Look through the listing below and report how many lines contain "behind", as a bare number.
-------- Recorded data --------
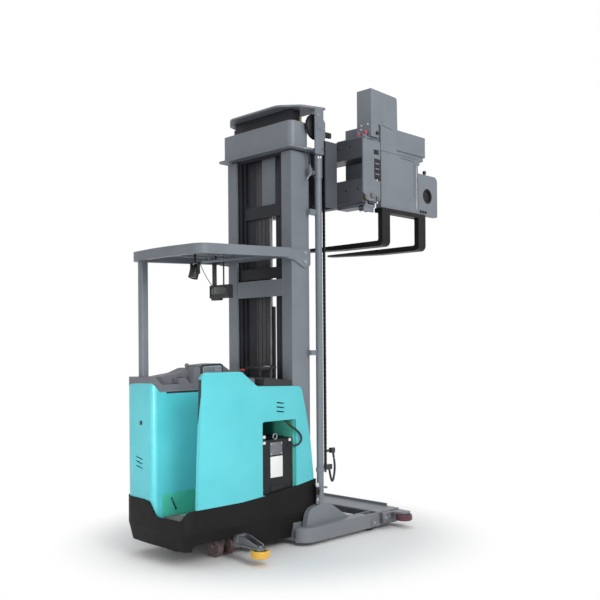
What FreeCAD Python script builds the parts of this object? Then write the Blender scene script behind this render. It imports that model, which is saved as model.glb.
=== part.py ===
import FreeCAD, Part
import math
import os

from FreeCAD import Vector

# Stand-on turret truck with a triple mast, millimetres.
# +X is the way the legs point, +Y is the truck's left, +Z is up.
# The origin is on the floor, in the middle of the truck's length and width.

# ---------------------------------------------------------------- body sizes
body_half = 400            # half of the body's width
body_rear = -1255          # rearmost line of the body
body_front = 55            # front end of the skirt
rear_bow = 30              # how far the rear face bows out in the middle
corner_right = 80          # plan radius of the right rear corner
corner_left = 150          # plan radius of the left rear corner

skirt_wall = 12
skirt_bottom = 60
skirt_raise = 165          # lower edge of the skirt over the casters
skirt_fold = 250           # height where the skirt starts to lean inwards
skirt_lean = 45            # how far it leans in at its lower edge
skirt_top_rear = 413       # top edge of the skirt at the right panel's rear end
skirt_top_front = 494      # top edge of the skirt at its front end
skirt_top_left = 447       # top edge of the skirt under the rear cover
step_height = 339          # top edge of the skirt at the way in
caster_cut_rear = -1170
caster_cut_front = -640

panel_skin = 16            # thickness of the side panels
lining = 14                # inner lining of the panel beside the operator
cover_height = 1290        # top of the drive unit's rear column
hood_height = cover_height - 35        # top of the side panels along the hood
wall_height = cover_height - 64        # top of the wall beside the operator
shoulder_height = cover_height + 79    # top of the right panel beside the operator
panel_rear_low = -1140
panel_rear_high = -1096
cover_seam = -1060         # where the rear cover meets the left side panel
shoulder_front = -728
hood_rear = -573
hood_front = -105
vent_count = 3
vent_height = 10
vent_pitch = 33

bay_rear = -522            # opening in the side panel for the battery
bay_front = -166
bay_bottom = 430
bay_top = hood_height - 270

compartment_wall_y = -28   # right face of the wall beside the operator
compartment_front = -590   # rear face of the bulkhead
cover_wall = 20
cover_slope_rear = -1240   # where the cover's top starts to slope down to the wall
cover_slope_front = -1188
floor_height = 308
mat_thickness = 12
bulkhead_thickness = 15

battery_rear = -545
battery_front = -195
battery_side_gap = 8
battery_height = 409
tray_thickness = 25
motor_radius = 105
motor_height = 330
deck_rear = -1120
drive_plate_height = 360
drive_plate_thickness = 25
beam_depth = 90

console_rim = 45           # how far the console's rear rim stands over the column
console_top = 1404         # highest line of the console beside the operator
hump_side = 62             # right face of the hump behind the terrace
hump_left = 200            # left face of the hump, where the low shelf starts
pod_side = 185             # left face of the display's housing
hood_crest_rear = -492     # rear face of the hood cover's raised part
hood_rise = 64             # how far it stands over the side panels there
board_rear = -420          # writing board on the hood
board_front = -235
board_right = -255
board_left = -95
board_height = 1378
dash_front = hood_rear + 10
knob_x = -846
knob_y = 96
cable_radius = 8
hose_radius = 9

# ------------------------------------------------------------ overhead guard
guard_half = body_half + 29
guard_rear = -1178
guard_front = -236
guard_bow = 50
guard_corner = 90
guard_top_rear = 2277
guard_top_front = 2314
guard_depth = 72
guard_rim = 46
guard_skin = 8
guard_post_x = -1090
guard_post_y = 313
guard_post_side = 60
lamp_x = -992
lamp_y = -200
lamp_height = 2112         # height of the lamp's pivot
lamp_lean = 19
box_x = -495
box_right = -10
box_left = 219
box_bottom = 1937
arm_front = 18
arm_plate = 14

# ------------------------------------------------------- mast, nested stages
mast_half = body_half - 22  # outer faces of the outer uprights
mast_rear = -181
mast_front = 15
upright_flange = 109       # width of the outer uprights' flanges
upright_plate = 16
upright_foot = 55
upright_top = 3088
stage_gap = 6              # room between the faces of nested channels
web_gap = 10               # room between their webs
pad_gap = 0.4              # room between a wear pad or roller and its track
stage_plate = 13
stage2_flange = 116
stage3_flange = 124
stage2_bottom = 75
stage3_bottom = 95
stage2_top = 3314
mast_travel = 2200         # lift of each of the two moving stages
carriage_drop = 2180       # how far the carriage runs down stage 3

collar_height = 3099       # under side of the flange on stage 2
collar_thickness = 15
collar_half = mast_half + 59
collar_rear = -243
band_half = mast_half + 36
band_rear = -212
band_front = -36
band_plate = 21
band_corner = 50

top_plate_height = 3445
top_plate_thickness = 15
top_plate_half = mast_half + 125
top_plate_rear = -108
top_plate_front = 100
pulley_radius = 100
pulley_width = 24
pulley_y = mast_half + 62
pulley_x = 30
pulley_height = 3290
bracket_plate = 12
chain_foot = 600           # lower end of the lift chain
hose_x = 160               # hose that comes down beside the chain
outer_hose_x = 208
loop_bottom = 462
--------
The reply:
2